You Might Feel the Same, But You’ve Changed, You’ve Changed

And you know it. All of you readers who have experienced these things might not have noticed that these changes have occurred. I apologize if it is a shock to you. The transition into becoming an older person is very gradual and sinister, and it really does take a lot of people by surprise. I think that is where the mid-life crisis comes from. The people just weren’t paying attention, and then BAM all of the changes became apparent at the same time and that really IS too much to endure. I hope that my little article here at least informs you early enough that you can maybe have a week or two of depression, but nothing too life-ruining.

And you youngsters reading… well. I hope you find it entertaining to see the rest of us decaying in front of you, but you’ll be right here in five or ten years. Your time will come.

It is probably not that awful to grow up.
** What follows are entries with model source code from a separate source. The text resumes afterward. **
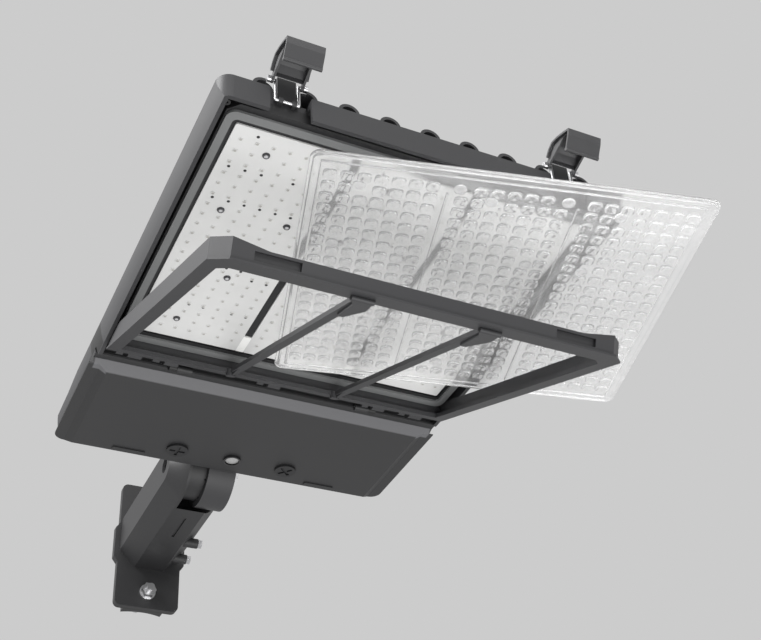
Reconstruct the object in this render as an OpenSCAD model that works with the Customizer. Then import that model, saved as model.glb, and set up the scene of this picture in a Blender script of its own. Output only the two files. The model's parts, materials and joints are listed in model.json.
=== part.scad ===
// Shoebox area light on a tilting arm, opened for service, in millimetres.
// Origin: middle of the pole face. The pole stands at +Y, the lamp head reaches towards -Y, +Z is up.
// The head is drawn in its own frame: X from its middle, Y back from its front wall, Z up from its rim.

/* [Head] */
// Width of the housing at its rim
head_w = 380; // [370:1:390]
// Length of the housing with its cover
head_len = 538.4; // [534:0.4:546]
// Height of the outer wall above the rim
wall_h = 25.7; // [25:0.1:28]
// How far the side walls swell out towards the top
side_bulge = 5; // [3:0.5:7]
// Thickness of the outer wall at the rim
wall_t = 3.8; // [3.4:0.1:4]
// Corner radius of the outer wall in plan
corner_r = 12; // [8:1:16]
// How far the rear wall stands inside the end of the cover
rear_step = 5.4; // [4.4:0.2:6.4]
// Sideways offset of the head from the arm
head_shift = 20; // [18:0.5:22]

/* [Frame channel and board floor] */
// Depth of the channel that takes the frame
channel_d = 18.5; // [18.3:0.1:20]
// Width of the channel at the sides
channel_w = 4.7; // [4.6:0.1:5.2]
// Width of the channel at the front
channel_front_w = 8.4; // [8:0.1:9]
// Width of the channel at the hinges
channel_rear_w = 25.5; // [25:0.5:27]
// Ledge between the channel and the cover's front edge
channel_ledge = 4; // [3.8:0.1:4.2]
// Corner chamfer of the island that carries seal and boards
island_cham = 9; // [8.6:0.1:10]
// Height of the seal ledge above the rim
ledge_z = 7.9; // [7.7:0.1:8.1]
// Width of the seal ledge at the sides
ledge_side_w = 10.5; // [10:0.1:11]
// Width of the seal ledge at the ends
ledge_end_w = 16; // [15.5:0.1:16.5]
// Height of the board floor above the rim
floor_z = 10; // [9.8:0.1:10.4]
// Thickness of the board floor under the humps
floor_t = 4; // [3:0.5:5]
// Distance of the hollow above the board floor from the island's edge
tray_edge = 9.5; // [9:0.1:10]
// Radius of the bosses in the front corners
corner_boss_r = 3; // [2.6:0.1:3.2]
// Radius of the holes in the corner bosses
boss_hole_r = 1.2; // [1:0.1:1.4]

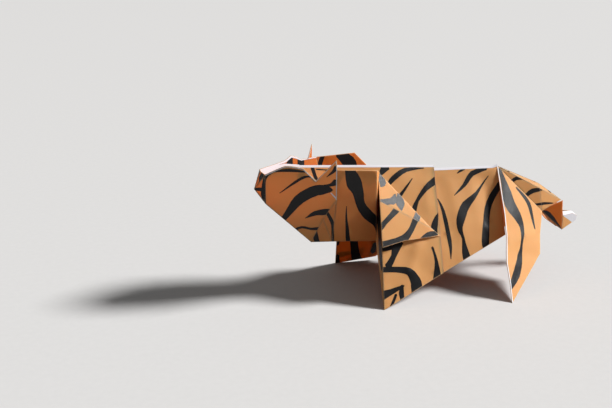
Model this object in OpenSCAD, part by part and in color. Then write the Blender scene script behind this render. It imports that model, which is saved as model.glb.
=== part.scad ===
// Origami tiger folded from one square of printed paper, standing on its four feet.
// X runs from the nose (-X) to the tail (+X), Y = 0 is the fold along the back, Z is up.
// Both sides are alike, so each panel is made for one side and mirrored.

/* [Paper] */
// Thickness of the pressed layers of one panel
layer_t = 0.24; // [0.16:0.02:0.36]
// Thickness of the printed fields
ink_t = 0.06; // [0.04:0.01:0.1]
// Width of the white line that shows where the paper turns over
white_w = 0.6; // [0.3:0.1:1]

/* [Body] */
// Length of the back, from above the front feet to the hips
back_l = 39.6; // [34:0.2:46]
// Height of the back's crest, at the pleat
back_h = 32.5; // [28:0.5:37]
// How far the hips are below the crest
hip_drop = 1.7; // [0:0.1:3]
// Step of the back at the pleat
pleat_step = 0.9; // [0.4:0.1:1.6]
// Distance of the pleat behind the front feet
pleat_x = 20.3; // [15:0.1:26]
// Lap of the layers inside the pleat
pleat_lap = 4; // [2:0.5:7]
// How far the front layer stands off the rear layer at the pleat
pleat_rise = 0.6; // [0.3:0.1:1.2]
// Distance of the pleat's lower end behind the front feet
pleat_foot_x = 18.4; // [14:0.1:23]
// Height of the pleat's lower end
pleat_foot_h = 6.6; // [4:0.1:10]
// Height of the belly edge at the hind end of the flank
belly_h = 13.6; // [10:0.2:18]
// Rise of the back from the pleat towards the head, for each millimetre of length
neck_slope = 0.079; // [0:0.005:0.15]

/* [Front legs] */
// Distance between the tips of the front feet
front_feet_w = 34.5; // [26:0.5:42]
// Distance of the leg's front fold behind the front feet, at the shoulder
shoulder_x = 4.2; // [2:0.1:8]
// Depth of the leg's front fold below the back, at the shoulder
shoulder_drop = 1.6; // [0.8:0.1:4]
// How far the shoulder tuck stands off the flank
tuck_rise = 1.6; // [0.6:0.1:2.6]
// Depth of the tuck below the shoulder
tuck_d = 20; // [16:0.5:22]
// Reach of the tuck's tip behind the shoulder
tuck_reach = 14.2; // [11:0.2:15]

/* [Hind legs] */
// Distance between the tips of the hind feet
hind_feet_w = 46; // [36:0.5:56]
// Distance of the hind feet behind the front feet
hind_foot_x = 33.8; // [28:0.2:40]
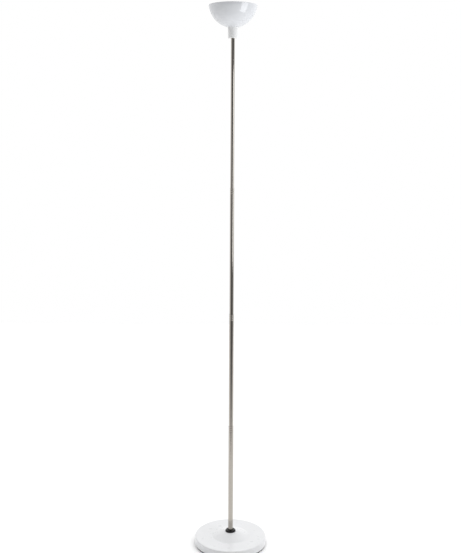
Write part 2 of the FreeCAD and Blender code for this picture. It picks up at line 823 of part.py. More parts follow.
def rivet_places():
    for number, steps in ((1, -1), (2, 1)):
        yield number, f"{steps} * {size('rivet_offset')}"


def holder_core():
    disc = lathe("core_disc", [
        ("0", CORE_FOOT),
        (less(HOLDER_BORE, size("core_gap")), CORE_FOOT),
        (less(HOLDER_BORE, size("core_gap")), CORE_TOP),
        ("0", CORE_TOP),
    ])
    holes = [cylinder(f"rivet_hole_{number}", size("rivet_radius"), size("core_tall"),
                      across=across, up=CORE_FOOT) for number, across in rivet_places()]
    return node(cut("core", disc, holes), "holder_core")


def contact_rivets():
    rivets = []
    for number, across in rivet_places():
        rivet = lathe(f"contact_rivet_{number}", [
            ("0", less(CORE_FOOT, size("rivet_head_tall"))),
            (size("rivet_head_radius"), less(CORE_FOOT, size("rivet_head_tall"))),
            (size("rivet_head_radius"), CORE_FOOT),
            (size("rivet_radius"), CORE_FOOT),
            (size("rivet_radius"), CORE_TOP),
            ("0", CORE_TOP),
        ])
        rivets.append(place(rivet, across=across))
    return node(group("contact_rivet_set", rivets), "contact_rivets")


def screw_shell():
    return node(lathe("screw_shell", [
        (size("shell_floor_hole"), CORE_TOP),
        (SHELL_RADIUS, CORE_TOP),
        (SHELL_RADIUS, total(CORE_TOP, size("shell_tall"))),
        (SHELL_BORE, total(CORE_TOP, size("shell_tall"))),
        (SHELL_BORE, total(CORE_TOP, size("shell_wall"))),
        (size("shell_floor_hole"), total(CORE_TOP, size("shell_wall"))),
    ]), "screw_shell")


def contact_tongue():
    """Springy centre contact: a foot on the core, folded back up under the lamp's tip."""
    reach = size("tongue_reach")
    thick = size("tongue_thick")
    back = f"(-1 * {reach})"
    raised = total(CORE_TOP, size("tongue_lift"))
    return node(strip("contact_tongue", [
        (back, CORE_TOP),
        (reach, CORE_TOP),
        (reach, total(CORE_TOP, thick)),
        (f"({back} + 2 * {thick})", total(CORE_TOP, thick)),
        (f"({back} + 3 * {thick})", raised),
        (reach, raised),
        (reach, total(raised, thick)),
        (f"({back} + 2 * {thick})", total(raised, thick)),
        (back, total(CORE_TOP, thick)),
    ], size("tongue_wide")), "contact_tongue")


# ---------------------------------------------------------------- shade

def shade_bowl():
    """Spherical bowl with a flat seat around the holder's barrel and a rounded rim."""
    inner_radius = less(size("bowl_radius"), size("bowl_wall"))
    hole = total(size("holder_radius"), size("bowl_hole_gap"))
    lip_foot = less(BOWL_RIM, f"{size('bowl_wall')} / 2")
    lip_drop = less(BOWL_CENTRE, lip_foot)
    floor_drop = less(BOWL_CENTRE, BOWL_FLOOR)
    return node(lathe("shade_bowl", [
        (hole, BOWL_SEAT),
        (BOWL_SEAT_RADIUS, BOWL_SEAT, size("bowl_radius"), "right"),
        (circle_side(size("bowl_radius"), lip_drop), lip_foot,
         size("rim_round"), "right"),
        (circle_side(inner_radius, lip_drop), lip_foot, inner_radius, "left"),
        (circle_side(inner_radius, floor_drop), BOWL_FLOOR),
        (hole, BOWL_FLOOR),
    ]), "shade_bowl")


def shade_ring():
    """Ring that screws down on the holder's barrel and clamps the bowl."""
    bore = total(size("holder_radius"), size("shade_ring_gap"))
    flange_top = total(SHADE_RING_FOOT, size("shade_ring_flange"))
    top = total(SHADE_RING_FOOT, size("shade_ring_tall"))
    hub = total(bore, size("shade_ring_hub"))
    return node(lathe("shade_ring", [
        (bore, SHADE_RING_FOOT),
        (SHADE_RING_RADIUS, SHADE_RING_FOOT),
        (SHADE_RING_RADIUS, flange_top),
        (hub, flange_top),
        (hub, top),
        (bore, top),
    ]), "shade_ring")


# ---------------------------------------------------------------- lamp

def bulb_contact():
    foot_radius = f"{size('tip_radius')} * 0.6"
    return node(lathe("bulb_contact", [
        ("0", TIP_FOOT),
        (foot_radius, TIP_FOOT),
        (size("tip_radius"), TIP_TOP),
        ("0", TIP_TOP),
    ]), "bulb_contact")


def bulb_insulator():
    cone = less(size("cap_radius"), size("cap_wall"), size("thread_deep"))
    return node(lathe("bulb_insulator", [
        ("0", TIP_TOP),
        (size("glass_cone_foot"), TIP_TOP),
        (cone, CAP_FOOT),
        ("0", CAP_FOOT),
    ]), "bulb_insulator")


def bulb_cap():
    """Threaded cap; the thread is drawn as rounds of its own depth, one every pitch."""
    crest = size("cap_radius")
    root = less(crest, size("thread_deep"))
    bore = less(root, size("cap_wall"))
    rounds = int((SIZES["cap_tall"] - SIZES["cap_plain"]) / SIZES["thread_pitch"])
    outside = [(bore, CAP_FOOT), (root, CAP_FOOT)]
    for index in range(rounds):
        foot = f"{index} * {size('thread_pitch')}"
        outside.append((crest, total(CAP_FOOT, foot, f"{size('thread_pitch')} / 2")))
        outside.append((root, total(CAP_FOOT, foot, size("thread_pitch"))))
    outside += [(root, CAP_TOP), (bore, CAP_TOP)]
    return node(lathe("bulb_cap", outside), "bulb_cap")


def bulb_collar():
    cap_root = less(size("cap_radius"), size("thread_deep"))
    waist_top = total(CAP_TOP, size("lamp_collar_step"))
    return node(lathe("bulb_collar", [
        ("0", CAP_TOP),
        (cap_root, CAP_TOP),
        (COLLAR_WAIST, waist_top),
        (size("globe_neck_radius"), GLOBE_NECK),
        ("0", GLOBE_NECK),
    ]), "bulb_collar")


def bulb_globe():
    inner_radius = less(size("globe_radius"), size("globe_wall"))
    top = total(GLOBE_CENTRE, size("globe_radius"))
    return node(lathe("bulb_globe", [
        (size("globe_neck_radius"), GLOBE_NECK, size("globe_radius"), "right"),
        ("0", top),
        ("0", less(top, size("globe_wall")), inner_radius, "left"),
        (circle_side(inner_radius, GLOBE_DROP), GLOBE_NECK),
    ]), "bulb_globe")


# ---------------------------------------------------------------- whole lamp

def build():
    for make in (base_cover, cord_gland, base_weight, bottom_plate, foot_ring,
                 plate_screws, terminal_block, terminal_screws, pole_stud, stud_washer,
                 stud_nut, foot_insert, pole_collar, lead_base, top_insert, holder_nipple,
                 socket_cup, nipple_nut, holder_body, holder_core, contact_rivets,
                 screw_shell, contact_tongue, shade_bowl, shade_ring, bulb_contact,
                 bulb_insulator, bulb_cap, bulb_collar, bulb_globe):
        make()
    for k in SECTIONS:
        pole_tube(k)
    for k in MOVING:
        lock_plug(k)
        expander_sleeve(k)
        lead_stretch(k)


def check():
    """Stop before writing if any object failed or any sub-part is not a sound solid."""
    for thing in doc.Objects:
        if "Invalid" in thing.State or "Error" in thing.State:
            raise ValueError(f"{thing.Name} failed to build")
    for thing in NODES:
        shape = thing.Shape
        if shape.isNull() or not shape.isValid() or not shape.Solids:
            raise ValueError(f"{thing.Label} is not a valid solid")


build()
doc.recompute()
check()
os.makedirs("parts", exist_ok=True)
for part_node in NODES:
    part_node.Shape.exportStep(os.path.join("parts", part_node.Label + ".step"))
    box_now = part_node.Shape.BoundBox
    print(f"{part_node.Label:20s} {len(part_node.Shape.Solids)} solid(s), "
          f"{part_node.Shape.Volume:11.1f} mm3, z {box_now.ZMin:8.2f} to {box_now.ZMax:8.2f}")
print(len(NODES), "sub-parts")
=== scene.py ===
import json
import math

import bmesh
import bpy
from mathutils import Euler, Matrix, Vector


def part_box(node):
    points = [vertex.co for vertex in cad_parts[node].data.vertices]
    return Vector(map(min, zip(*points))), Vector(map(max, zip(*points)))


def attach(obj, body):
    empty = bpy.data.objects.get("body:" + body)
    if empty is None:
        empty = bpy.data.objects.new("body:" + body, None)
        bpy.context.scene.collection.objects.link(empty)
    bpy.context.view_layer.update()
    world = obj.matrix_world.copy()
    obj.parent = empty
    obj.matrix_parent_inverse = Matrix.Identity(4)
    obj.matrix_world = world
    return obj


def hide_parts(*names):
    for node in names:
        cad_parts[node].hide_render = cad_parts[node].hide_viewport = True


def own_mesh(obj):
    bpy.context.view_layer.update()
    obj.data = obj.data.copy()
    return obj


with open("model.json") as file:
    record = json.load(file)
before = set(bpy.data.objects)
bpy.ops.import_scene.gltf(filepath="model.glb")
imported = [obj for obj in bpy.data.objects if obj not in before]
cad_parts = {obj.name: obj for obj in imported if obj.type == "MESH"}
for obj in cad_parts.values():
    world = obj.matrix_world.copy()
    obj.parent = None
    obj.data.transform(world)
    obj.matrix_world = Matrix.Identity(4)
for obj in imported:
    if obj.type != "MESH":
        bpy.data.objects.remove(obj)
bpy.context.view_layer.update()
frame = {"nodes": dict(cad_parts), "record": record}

# Looks for the torchiere floor lamp. Metres, in the frame of the CAD model: the lamp
# stands on z = 0 with its pole on the Z axis. Finely turned meshes stand for the pieces
# that show, the leads, the lampholder and the bulb. Every other CAD node keeps its shape
# and gets a finished material.

MM = 0.001

TURN_STEPS = 192          # segments round a large turned piece
TUBE_STEPS = 96           # segments round a pole tube, the lampholder and the bulb's cap
ROUND_STEPS = 6           # segments in the round of a corner
HOLD = 0.15 * MM          # loop beside a rounded corner, which keeps flat faces flat

HAIR_ROUND = 0.1 * MM     # rounds that small edges share
FINE_ROUND = 0.3 * MM
SMALL_ROUND = 0.4 * MM
EDGE_ROUND = 0.5 * MM
SOFT_ROUND = 0.6 * MM


# ---------------------------------------------------------------- sizes from the frame

def foot(node):
    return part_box(node)[0][2]


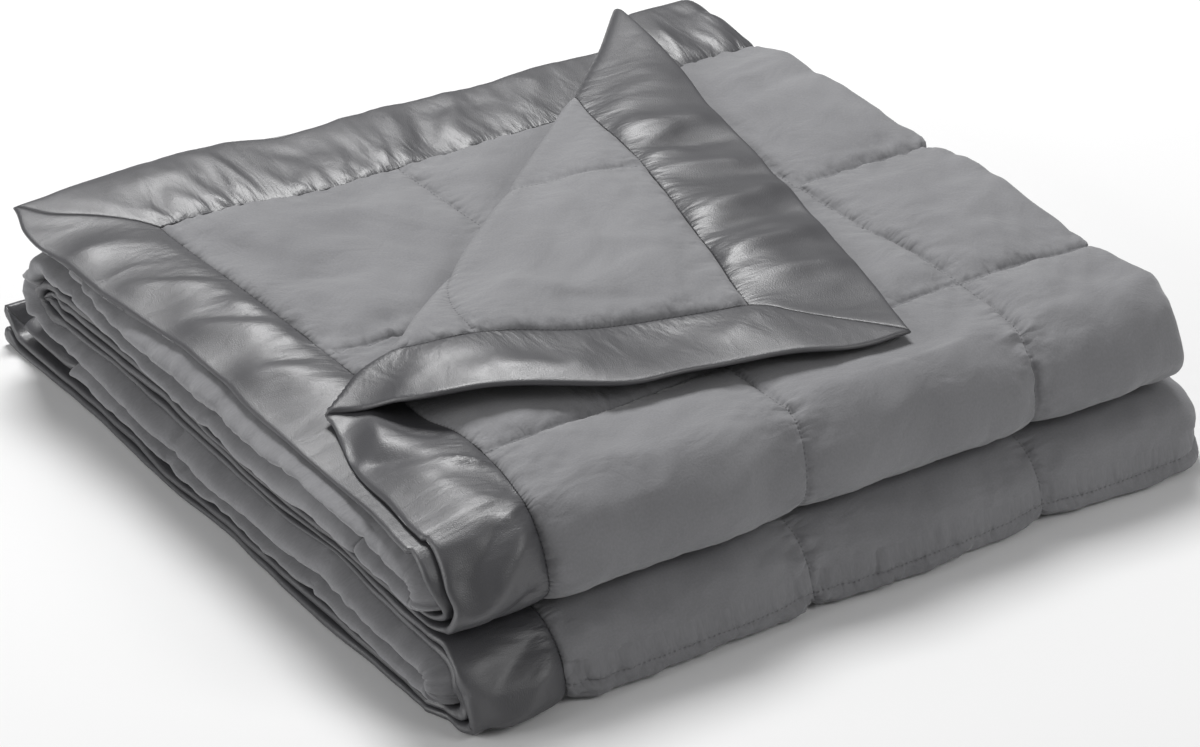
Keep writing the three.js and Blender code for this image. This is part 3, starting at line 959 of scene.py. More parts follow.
@dataclass(frozen=True)
class Crease:
    """A soft ridge, or a trough where its height is negative, between two places.

    The places are given across the stack and along the hem. The section is a narrow crest
    whose width is measured across the line, and it dies away at both ends. A lean above
    nought makes the side to the right of its direction steeper, and a bow bends the line to
    that side.
    """

    from_across: float
    from_along: float
    to_across: float
    to_along: float
    width: float
    height: float
    lean: float = 0.0
    bow: float = 0.0

    def at(self, across: Array, along: Array) -> Array:
        """Height of the crease at some places, in millimetres.

        Args:
            across: Distance across the stack.
            along: Distance along the hem.

        Returns:
            The heights.
        """
        run_across, run_along = self.to_across - self.from_across, self.to_along - self.from_along
        length = math.hypot(run_across, run_along)
        across, along = across - self.from_across, along - self.from_along
        share = (across * run_across + along * run_along) / length ** 2
        aside = (across * run_along - along * run_across) / length
        aside = aside - self.bow * 4.0 * share * (1.0 - share)
        width = self.width * (1.0 - self.lean * np.tanh(aside / self.width))
        taper = ease(share, -0.1, 0.45) * (1.0 - ease(share, 0.7, 1.1))
        return self.height * taper * np.exp(0.4 - np.sqrt((1.5 * aside / width) ** 2 + 0.16))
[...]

You get your own place and the stress of taxes, bills, raising children, or whatever. You can finally be responsible enough to keep pets for the full length of their lives. I sincerely recommend that adults stop being so shallow and tired all of the time, trying to keep up with the Joneses, as it were, and ugh all of that stuff is so awful no wonder everyone is so lifeless and boring. Unfortunately, I can offer no alternative. You’re all mired in your habits and it’s going to take more than my scorn to snap everyone out of it.

I’m going to try to respectfully bow out of all this nonsense though. I don’t seem to have an aptitude for half of this stuff.